Whatever be the truth behind this legend, Onam has for last several centuries been a grand national harvest festival in which all sections of the people participate with extreme Jubilation. As has been mentioned earlier the festival falls in Chingom, the Malayalam month corresponding to August-September. The festival is supposed to begin from the lunar asterism Atham which falls ten days before the asterism Thiruvonam. The preparations for the celebration begin on the Atham day.The Thiruvonam is the most important day of the festival. In the front yard of the house Athapoovu (floral decoration) is made for ten days from Atham to a Thiruvonam. The idol of Thrikkakkara Appan made of clay is placed in the middle of the floral decoration, a clear example of the aesthetic sense of the Malayalam who do it with a sense of devotion.On the Thiruvonam day every one bathes and offers worship in temples early in the morning. Then the gayest new garments are put on. Presents are distributed to the younger members of the family. Then follows the onam feast of delicious food served on plantain leaves. Members of families, staying far away from native places make it a point to visit their ancestral homes to celebrate the festival in the company of their kith and kin.

The first day of the Malayalam month Medam (Aries) which is the astronomical New Year day when the sun crosses the equator. Vishu, the new years day is considered the best to begin new ventures. We believe that the first thing that one sees on waking up on Vishu day is indicative of the new year’s prosperity. Thus Vishukkani (the first thing seen on Vishu day) has become a ritual of great importance here.

Quite a few agricultural products and other articles which are considered auspicious and imbued with some ritual significance are arranged in an uruli (a shallow bell metal vessel) on the eve of Vishu, to be seen by all members of the family on waking up. These auspicious articles include raw rice, a length of new cloth, ripe cucumber,green mangoes, betel leaves, arecanut, jack fruit, a metal mirror, the yellow flowers of the Konna (Cassia fistula), and a holy text and coins.
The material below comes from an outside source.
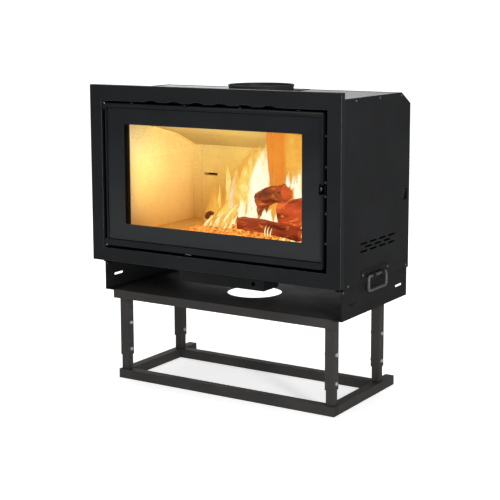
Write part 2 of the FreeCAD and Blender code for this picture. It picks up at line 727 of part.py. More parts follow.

A lighted Nilavilakku is placed alongside.
Another ritual that marks the day is Kaineettam (hansel) when the older members give a coin to the younger members of the family.

Thiruvathira falls in the Malayalam month of Dhanu. The people celebrate this festival upon age-old tradition and they do it with great joy and respect for the past. It is considered to be high auspicious to worship Siva and the devotees go to the temple before sunrise for ‘darshan’. At night the women keep vigil for Siva and perform Thiruvathira kali. They stand in a circle around lighted brass lamp, and dance each step at the rhythm of the songs they sing, clapping their hands.

Aranmula Uthrittathi
For ages, Keralites have cherished a reverential attitude to rivers. When the weather becomes delightfully pleasant and the nature exults in her full glory, it is the apt time for Keralites to hold the Jalotsavam (water – carnivals). The most famous is the Aranmula Snake Boat Race conducted on the Uthrittathi day of Chingom (August-September). On Thiruvonam day in Chingom when the festival of Onam begins in Kerala, Aranmula, becomes cheerful and gay.

The first day of the ten day harvest festival is the atham day of the malayalam month of Chingam. The spectacular event held to mark the begining of Onam, known as Athachamayam, includes a dazzling procession of caparisoned elephants, colorful floats, and an exhibition of some of the most grand art forms of kerala, like the Theyyam, Panchavadyam, Attakavadi, Puli kali, Chendamelam, Pambamelam, Mayilattam, Karakkattam etc

Trissur Pooram
The most colourful temple festival of Kerala, Thrissur Pooram, attracts large masses of devotees and spectators form all parts of the world. It consists of processions of richly caparisoned elephants. This festival was introduced by Sakthan Thampuran, the Maharaja of erstwhile Kochi state. The Pooram festival is also well-known for the magnificent display of fireworks. It is celebrated by two rival groups representing the two divisions of Thrissur, Paramekkavu and Thiruvambadi vying with each other in making the display of fireworks grander and more colourful.

Each group is allowed to display a maximum of fifteen elephants and all efforts are made by each party to secure the best elephants in South India and the most artistic parasols, several kind which are raised on the elephants during the display. The commissioning of elephants and parasols is done in the utmost secrecy by each party to excel the other. Commencing in the early hours of the morning, the celebrations last till the break of dawn, the next day.

Nehru Trophy Boat Race
The Nehru trophy regatta at Alappuzha on 14th August every year has become an Independence Day feature. Different types of boats take part in this competition. They include the bean-shaped boats, Kite tailed, curly-headed and so on. Between 30 and 60 meters long with tall, cone -shaped, tapering helms protruding several meters above water and accommodating 100 or more at the oars, these boats of exquisite elegance plough the water with the rhythm of drums and cymbals and legendary songs, typical of Kerala.

Above each boat gleam scarlet silk umbrellas as the boats go in procession in the backwaters and rivers of a Kerala, which remind one of the sea-faring and martial traditions of ancient Kerala. The trophy was instituted by former Prime Minister Pandit Jawaharlal Nehru who enthralled by the charm and gaiety of the Kerala Water Carnival.